> [Required task]
Gather the lines that hold the string "this".

> [Material for the task]

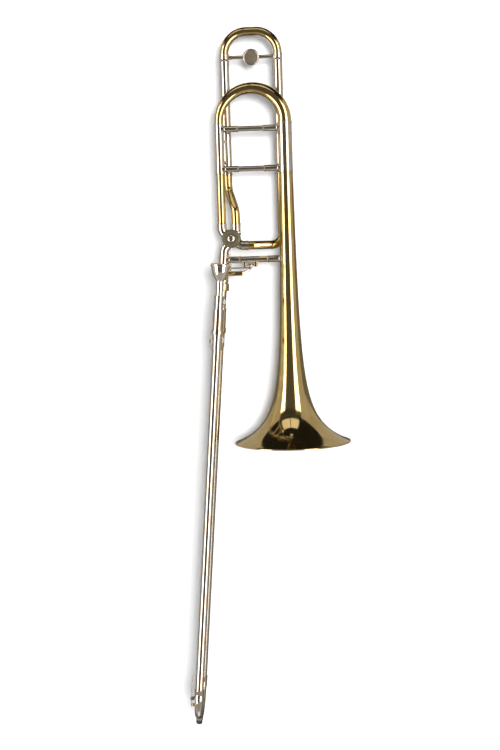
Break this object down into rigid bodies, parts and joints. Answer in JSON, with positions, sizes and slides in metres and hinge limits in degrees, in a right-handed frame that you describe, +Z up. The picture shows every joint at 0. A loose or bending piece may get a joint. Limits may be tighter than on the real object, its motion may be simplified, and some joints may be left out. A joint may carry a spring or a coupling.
{
  "type": "tenor trombone with F attachment",
  "caption": "Slide trombone with a wide bell, tuning slides, a rotary valve with thumb lever and linkage, a mouthpiece and a water key.",
  "frame": {"origin": "middle of the brace between the two inner slide tubes, where the left hand grips the instrument", "axes": "+Z up along the bell's axis with the bell opening down, -Y towards the mouthpiece side, +X from the slide towards the bell"},
  "size_m": [0.3083, 0.2158, 1.2892],
  "materials": {
    "lacquered_brass": "clear gold lacquer, polished",
    "nickel_silver": "nickel silver, polished",
    "bare_brass": "turned, unlacquered",
    "silver_plate": "silver plated, mirror polished",
    "etched_nickel": "matt, textured",
    "steel": "bright",
    "black_rubber": "matt",
    "cork": "matt cork"
  },
  "bodies": {
    "inner_slide": {"upper_inner_tube": "nickel_silver", "lower_inner_tube": "nickel_silver", "mouthpiece_receiver": "nickel_silver", "leadpipe": "bare_brass", "upper_cork_barrel": "nickel_silver", "lower_cork_barrel": "nickel_silver", "slide_tenon": "nickel_silver", "hand_brace": "nickel_silver"},
    "lock_nut": {"lock_nut": "lacquered_brass"},
    "slide_lock": {"slide_lock_ring": "lacquered_brass"},
    "mouthpiece": {"mouthpiece": "silver_plate"},
    "outer_slide": {"upper_outer_tube": "nickel_silver", "lower_outer_tube": "nickel_silver", "slide_grip": "nickel_silver", "front_bow_ferrule": "nickel_silver", "rear_bow_ferrule": "nickel_silver", "end_bow": "nickel_silver", "rubber_bumper": "black_rubber", "water_key_pin": "steel"},
    "water_key": {"water_key_lever": "nickel_silver", "water_key_cork": "cork"},
    "bell_section": {"neck_receiver": "nickel_silver", "neckpipe": "nickel_silver", "neck_knuckle": "nickel_silver", "main_knuckle": "nickel_silver", "f_feed_knuckle": "nickel_silver", "f_return_knuckle": "nickel_silver", "valve_casing": "nickel_silver", "front_bearing_plate": "bare_brass", "rear_bearing_plate": "bare_brass", "valve_cap": "etched_nickel", "oil_cap": "silver_plate", "stop_plate": "nickel_silver", "upper_stop_bumper": "cork", "lower_stop_bumper": "cork", "main_leg_tube": "lacquered_brass", "tuning_receivers": "nickel_silver", "bell": "lacquered_brass", "bell_rim_wire": "lacquered_brass", "left_f_receiver": "nickel_silver", "right_f_receiver": "nickel_silver", "f_feed_tube": "lacquered_brass", "f_return_tube": "lacquered_brass", "bell_brace": "nickel_silver", "left_lever_post": "lacquered_brass", "right_lever_post": "lacquered_brass", "lever_screw": "steel"},
    "main_tuning_slide": {"tuning_legs": "nickel_silver", "main_crook": "lacquered_brass"},
    "f_tuning_slide": {"f_slide_legs": "nickel_silver", "f_crook": "lacquered_brass", "medallion": "nickel_silver"},
    "rotor": {"rotor": "bare_brass", "stop_arm": "nickel_silver"},
    "thumb_lever": {"thumb_lever": "silver_plate", "thumb_paddle": "lacquered_brass", "lever_spring": "steel"},
    "link_rod": {"link_rod": "nickel_silver"}
  },
  "joints": [
    {"name": "bell_swivel", "type": "hinge", "parent": "inner_slide", "child": "bell_section", "pos_m": [0.00221, 0.04, 0.02691], "axis": [0.0819, 0, 0.9966], "range_deg": [-30, 30]},
    {"name": "lock_nut_turn", "type": "hinge", "parent": "inner_slide", "child": "lock_nut", "pos_m": [0.00221, 0.04, 0.02691], "axis": [0.0819, 0, 0.9966], "continuous": true},
    {"name": "slide_lock_turn", "type": "hinge", "parent": "inner_slide", "child": "slide_lock", "pos_m": [0.00221, -0.04, 0.02691], "axis": [0.0819, 0, 0.9966], "range_deg": [0, 40]},
    {"name": "mouthpiece_pull", "type": "slide", "parent": "inner_slide", "child": "mouthpiece", "axis": [0.0819, 0, 0.9966], "range_m": [0, 0.05]},
    {"name": "hand_slide", "type": "slide", "parent": "inner_slide", "child": "outer_slide", "axis": [-0.0819, 0, -0.9966], "range_m": [0, 0.6]},
    {"name": "water_key_turn", "type": "hinge", "parent": "outer_slide", "child": "water_key", "pos_m": [-0.07313, -0.04, -0.72474], "axis": [0, 1, 0], "range_deg": [0, 8], "stiffness_Nm_per_rad": 0.05, "springref_deg": -45.84},
    {"name": "main_tuning_pull", "type": "slide", "parent": "bell_section", "child": "main_tuning_slide", "axis": [0, 0, 1], "range_m": [0, 0.055]},
    {"name": "f_tuning_pull", "type": "slide", "parent": "bell_section", "child": "f_tuning_slide", "axis": [0, 0, 1], "range_m": [0, 0.1]},
    {"name": "thumb_lever_turn", "type": "hinge", "parent": "bell_section", "child": "thumb_lever", "pos_m": [0.05221, 0.04, 0.06671], "axis": [1, 0, 0], "range_deg": [0, 24.75], "stiffness_Nm_per_rad": 0.06, "springref_deg": -40.11},
    {"name": "rotor_turn", "type": "hinge", "parent": "bell_section", "child": "rotor", "pos_m": [0.02231, 0.04, 0.11481], "axis": [0, 1, 0], "range_deg": [0, 90]},
    {"name": "link_rise", "type": "slide", "parent": "bell_section", "child": "link_rod", "axis": [0, 0, 1], "range_m": [0, 0.012]}
  ],
  "couplings": [
    {"joint": "rotor_turn", "follows": "thumb_lever_turn", "ratio": 3.6364},
    {"joint": "link_rise", "follows": "thumb_lever_turn", "m_per_rad": 0.02778}
  ]
}
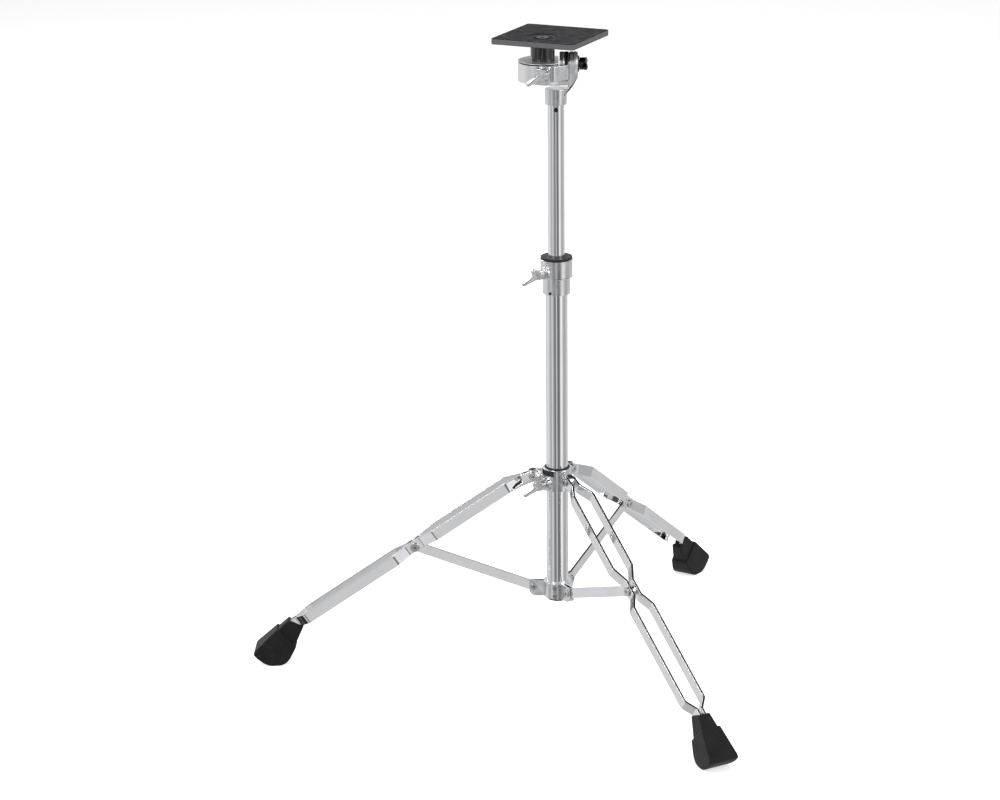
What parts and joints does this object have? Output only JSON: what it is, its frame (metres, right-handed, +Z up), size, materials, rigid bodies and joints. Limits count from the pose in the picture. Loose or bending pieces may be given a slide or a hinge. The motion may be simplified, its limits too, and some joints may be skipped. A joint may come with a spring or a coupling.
{
  "type": "practice pad stand",
  "caption": "Folding chrome tripod stand with a square mounting plate on a tilting, turning clamp and a height-adjustable tube.",
  "frame": {"origin": "on the floor, under the middle of the stand's bounding box; the mast axis stands 82 mm from it along +X", "axes": "+Z up along the mast; -Y is the front; leg a points along -X"},
  "size_m": [0.5553, 0.6412, 0.7495],
  "materials": {
    "chrome_tube": "polished chrome plate on steel tube",
    "chrome_strip": "chrome plate on pressed steel strip",
    "chrome_cast": "chrome plate on die-cast metal",
    "zinc_fastener": "bright zinc",
    "satin_block": "satin turned aluminium",
    "black_plate": "satin black powder coat",
    "black_post": "gloss black",
    "dark_steel": "black oxide steel",
    "nylon": "matt black nylon",
    "rubber_boot": "matt black moulded rubber"
  },
  "bodies": {
    "stand": {"lower_tube": "chrome_tube", "tube_end_cap": "nylon", "height_clamp": "chrome_cast", "clamp_bushing": "nylon", "clamp_nut": "zinc_fastener", "brace_bracket": "chrome_cast", "bracket_pins": "zinc_fastener", "bracket_screws": "zinc_fastener"},
    "height_screw": {"height_wing": "chrome_cast"},
    "extension": {"upper_tube": "chrome_tube", "tube_guide": "nylon", "stop_screw": "dark_steel"},
    "swivel": {"tilter_base": "chrome_cast", "tilt_bolt": "zinc_fastener", "tilt_washer": "dark_steel"},
    "tilt_screw": {"tilt_wing": "dark_steel"},
    "head": {"tilt_cradle": "chrome_cast", "clamp_block": "satin_block", "block_rim": "black_post"},
    "post_screw": {"post_wing": "chrome_cast"},
    "plate_post": {"post": "black_post", "plate": "black_plate", "post_bolt": "dark_steel"},
    "collar": {"leg_collar": "chrome_cast", "collar_bushing": "nylon", "hinge_pins": "zinc_fastener"},
    "collar_screw": {"collar_wing": "chrome_cast"},
    "leg_a": {"strip_a_front": "chrome_strip", "strip_a_back": "chrome_strip", "rivets_a": "zinc_fastener", "boot_a": "rubber_boot"},
    "brace_a": {"brace_a": "chrome_strip"},
    "leg_b": {"strip_b_front": "chrome_strip", "strip_b_back": "chrome_strip", "rivets_b": "zinc_fastener", "boot_b": "rubber_boot"},
    "brace_b": {"brace_b": "chrome_strip"},
    "leg_c": {"strip_c_front": "chrome_strip", "strip_c_back": "chrome_strip", "rivets_c": "zinc_fastener", "boot_c": "rubber_boot"},
    "brace_c": {"brace_c": "chrome_strip"}
  },
  "joints": [
    {"name": "height", "type": "slide", "parent": "stand", "child": "extension", "axis": [0, 0, 1], "range_m": [-0.15, 0.15]},
    {"name": "swivel_turn", "type": "hinge", "parent": "extension", "child": "swivel", "pos_m": [0.082, 0, 0.6735], "axis": [0, 0, 1], "continuous": true},
    {"name": "tilt", "type": "hinge", "parent": "swivel", "child": "head", "pos_m": [0.082, 0, 0.7165], "axis": [1, 0, 0], "range_deg": [-90, 30]},
    {"name": "plate_turn", "type": "hinge", "parent": "head", "child": "plate_post", "pos_m": [0.0675, -0.01, 0.7235], "axis": [0, 0, 1], "continuous": true},
    {"name": "tilt_lock", "type": "hinge", "parent": "swivel", "child": "tilt_screw", "pos_m": [0.11, 0, 0.7165], "axis": [1, 0, 0], "continuous": true},
    {"name": "post_lock", "type": "hinge", "parent": "head", "child": "post_screw", "pos_m": [0.07993, -0.03007, 0.712], "axis": [-0.7071, -0.7071, 0], "continuous": true},
    {"name": "height_lock", "type": "hinge", "parent": "stand", "child": "height_screw", "pos_m": [0.06079, -0.02121, 0.479], "axis": [-0.7071, -0.7071, 0], "continuous": true},
    {"name": "leg_spread", "type": "slide", "parent": "stand", "child": "collar", "axis": [0, 0, 1], "range_m": [0, 0.17156]},
    {"name": "collar_lock", "type": "hinge", "parent": "collar", "child": "collar_screw", "pos_m": [0.06079, -0.02121, 0.2265], "axis": [-0.7071, -0.7071, 0], "continuous": true},
    {"name": "leg_a_fold", "type": "hinge", "parent": "collar", "child": "leg_a", "pos_m": [0.054, 0, 0.2335], "axis": [0, -1, 0], "range_deg": [0, 51.7]},
    {"name": "brace_a_fold", "type": "hinge", "parent": "stand", "child": "brace_a", "pos_m": [0.054, 0, 0.0955], "axis": [0, 1, 0], "range_deg": [0, 63.38]},
    {"name": "leg_b_fold", "type": "hinge", "parent": "collar", "child": "leg_b", "pos_m": [0.096, 0.02425, 0.2335], "axis": [-0.866, 0.5, 0], "range_deg": [0, 51.7]},
    {"name": "brace_b_fold", "type": "hinge", "parent": "stand", "child": "brace_b", "pos_m": [0.096, 0.02425, 0.0955], "axis": [0.866, -0.5, 0], "range_deg": [0, 63.38]},
    {"name": "leg_c_fold", "type": "hinge", "parent": "collar", "child": "leg_c", "pos_m": [0.096, -0.02425, 0.2335], "axis": [0.866, 0.5, 0], "range_deg": [0, 51.7]},
    {"name": "brace_c_fold", "type": "hinge", "parent": "stand", "child": "brace_c", "pos_m": [0.096, -0.02425, 0.0955], "axis": [-0.866, -0.5, 0], "range_deg": [0, 63.38]}
  ],
  "couplings": [
    {"joint": "leg_a_fold", "follows": "leg_spread", "rad_per_m": 5.2584},
    {"joint": "brace_a_fold", "follows": "leg_spread", "rad_per_m": 6.4461},
    {"joint": "leg_b_fold", "follows": "leg_spread", "rad_per_m": 5.2584},
    {"joint": "brace_b_fold", "follows": "leg_spread", "rad_per_m": 6.4461},
    {"joint": "leg_c_fold", "follows": "leg_spread", "rad_per_m": 5.2584},
    {"joint": "brace_c_fold", "follows": "leg_spread", "rad_per_m": 6.4461}
  ]
}
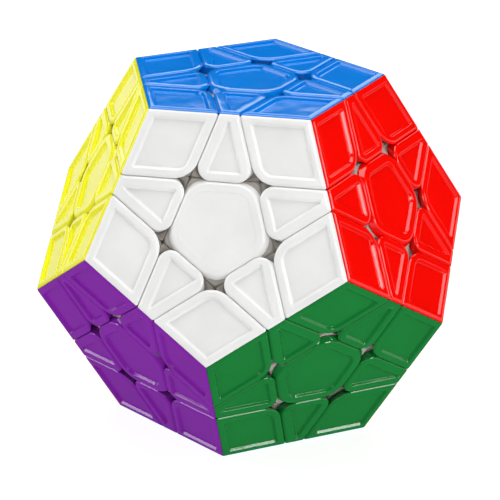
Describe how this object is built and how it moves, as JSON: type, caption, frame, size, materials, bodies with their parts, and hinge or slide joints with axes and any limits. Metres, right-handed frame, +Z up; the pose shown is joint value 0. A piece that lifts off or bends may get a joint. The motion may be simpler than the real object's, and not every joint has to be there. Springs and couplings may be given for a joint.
{
  "type": "dodecahedron twisty puzzle",
  "caption": "Twelve-sided twisty puzzle: corner, edge and centre pieces with hidden feet, held on a twelve-armed core by sprung screws.",
  "frame": {"origin": "middle of the light blue face that the puzzle rests on", "axes": "+Z up through the blue face, -Y out over the white face, +X to the right of someone who looks at the white face"},
  "size_m": [0.0786, 0.0826, 0.0668],
  "materials": {
    "blue_plastic": "glossy moulded ABS, coloured right through",
    "white_plastic": "glossy moulded ABS, coloured right through",
    "red_plastic": "glossy moulded ABS, coloured right through",
    "pink_plastic": "glossy moulded ABS, coloured right through",
    "lime_plastic": "glossy moulded ABS, coloured right through",
    "yellow_plastic": "glossy moulded ABS, coloured right through",
    "green_plastic": "glossy moulded ABS, coloured right through",
    "cream_plastic": "glossy moulded ABS, coloured right through",
    "grey_plastic": "glossy moulded ABS, coloured right through",
    "orange_plastic": "glossy moulded ABS, coloured right through",
    "purple_plastic": "glossy moulded ABS, coloured right through",
    "light_blue_plastic": "glossy moulded ABS, coloured right through",
    "mechanism_plastic": "satin moulded ABS of the hidden feet and the core",
    "steel": "zinc-plated steel of the tension screws, springs and washers"
  },
  "bodies": {
    "frame": {"core": "mechanism_plastic", "screw_blue": "steel", "spring_blue": "steel", "centre_white": "white_plastic", "centre_red": "red_plastic", "centre_pink": "pink_plastic", "centre_lime": "lime_plastic", "centre_yellow": "yellow_plastic", "screw_green": "steel", "spring_green": "steel", "centre_cream": "cream_plastic", "centre_grey": "grey_plastic", "screw_orange": "steel", "spring_orange": "steel", "centre_purple": "purple_plastic", "centre_light_blue": "light_blue_plastic", "edge_white_red": "mechanism_plastic", "edge_white_yellow": "mechanism_plastic", "edge_white_purple": "mechanism_plastic", "edge_lime_yellow": "mechanism_plastic", "edge_yellow_purple": "mechanism_plastic", "edge_purple_light_blue": "mechanism_plastic", "corner_white_yellow_purple": "mechanism_plastic", "cluster_red_pink_cream": "mechanism_plastic", "cluster_pink_lime_grey": "mechanism_plastic", "cluster_pink_cream_grey": "mechanism_plastic", "cluster_cream_grey_light_blue": "mechanism_plastic"},
    "blue_layer": {"centre_blue": "blue_plastic", "edge_blue_white": "mechanism_plastic", "edge_blue_red": "mechanism_plastic", "edge_blue_pink": "mechanism_plastic", "edge_blue_lime": "mechanism_plastic", "edge_blue_yellow": "mechanism_plastic", "corner_blue_white_red": "mechanism_plastic", "corner_blue_white_yellow": "mechanism_plastic", "corner_blue_red_pink": "mechanism_plastic", "corner_blue_pink_lime": "mechanism_plastic", "corner_blue_lime_yellow": "mechanism_plastic"},
    "green_layer": {"centre_green": "green_plastic", "edge_white_green": "mechanism_plastic", "edge_red_green": "mechanism_plastic", "edge_green_cream": "mechanism_plastic", "edge_green_purple": "mechanism_plastic", "edge_green_light_blue": "mechanism_plastic", "corner_white_red_green": "mechanism_plastic", "corner_white_green_purple": "mechanism_plastic", "corner_red_green_cream": "mechanism_plastic", "corner_green_cream_light_blue": "mechanism_plastic", "corner_green_purple_light_blue": "mechanism_plastic"},
    "orange_layer": {"centre_orange": "orange_plastic", "edge_lime_orange": "mechanism_plastic", "edge_yellow_orange": "mechanism_plastic", "edge_grey_orange": "mechanism_plastic", "edge_orange_purple": "mechanism_plastic", "edge_orange_light_blue": "mechanism_plastic", "corner_lime_yellow_orange": "mechanism_plastic", "corner_lime_grey_orange": "mechanism_plastic", "corner_yellow_orange_purple": "mechanism_plastic", "corner_grey_orange_light_blue": "mechanism_plastic", "corner_orange_purple_light_blue": "mechanism_plastic"}
  },
  "joints": [
    {"name": "blue_face_turn", "type": "hinge", "parent": "frame", "child": "blue_layer", "pos_m": [0, 0, 0.03341], "axis": [0, 0, 1], "continuous": true},
    {"name": "green_face_turn", "type": "hinge", "parent": "frame", "child": "green_layer", "pos_m": [0, 0, 0.03341], "axis": [0.5257, -0.7236, -0.4472], "continuous": true},
    {"name": "orange_face_turn", "type": "hinge", "parent": "frame", "child": "orange_layer", "pos_m": [0, 0, 0.03341], "axis": [-0.8507, 0.2764, -0.4472], "continuous": true}
  ]
}
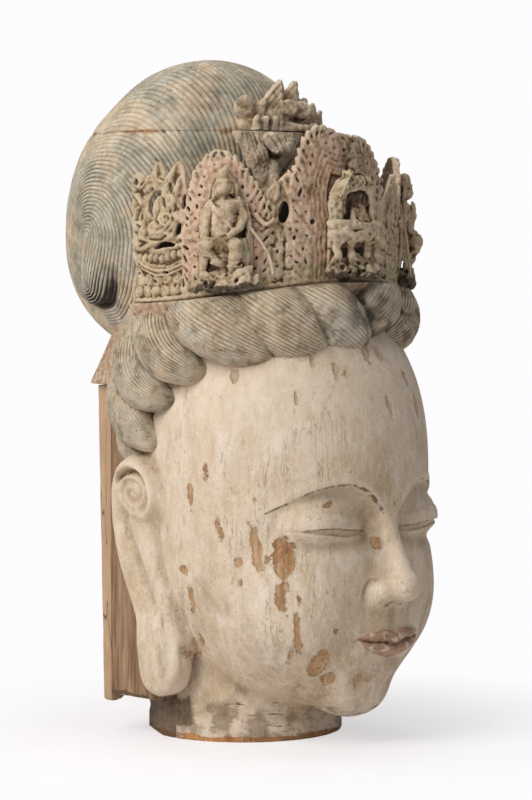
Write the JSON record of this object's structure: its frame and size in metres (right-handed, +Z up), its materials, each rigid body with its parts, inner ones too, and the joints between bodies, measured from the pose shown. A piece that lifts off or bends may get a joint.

> [Response]
Break this object down into rigid bodies, parts and joints. Answer in JSON, with positions, sizes and slides in metres and hinge limits in degrees, in a right-handed frame that you describe, +Z up. The picture shows every joint at 0. A loose or bending piece may get a joint. Limits may be tighter than on the real object, its motion may be simplified, and some joints may be left out. A joint may carry a spring or a coupling.
What parts and joints does this object have? Output only JSON: what it is, its frame (metres, right-handed, +Z up), size, materials, rigid bodies and joints. Limits count from the pose in the picture. Loose or bending pieces may be given a slide or a hinge. The motion may be simplified, its limits too, and some joints may be skipped. A joint may come with a spring or a coupling.
Describe how this object is built and how it moves, as JSON: type, caption, frame, size, materials, bodies with their parts, and hinge or slide joints with axes and any limits. Metres, right-handed frame, +Z up; the pose shown is joint value 0. A piece that lifts off or bends may get a joint. The motion may be simpler than the real object's, and not every joint has to be there. Springs and couplings may be given for a joint.
Write the JSON record of this object's structure: its frame and size in metres (right-handed, +Z up), its materials, each rigid body with its parts, inner ones too, and the joints between bodies, measured from the pose shown. A piece that lifts off or bends may get a joint.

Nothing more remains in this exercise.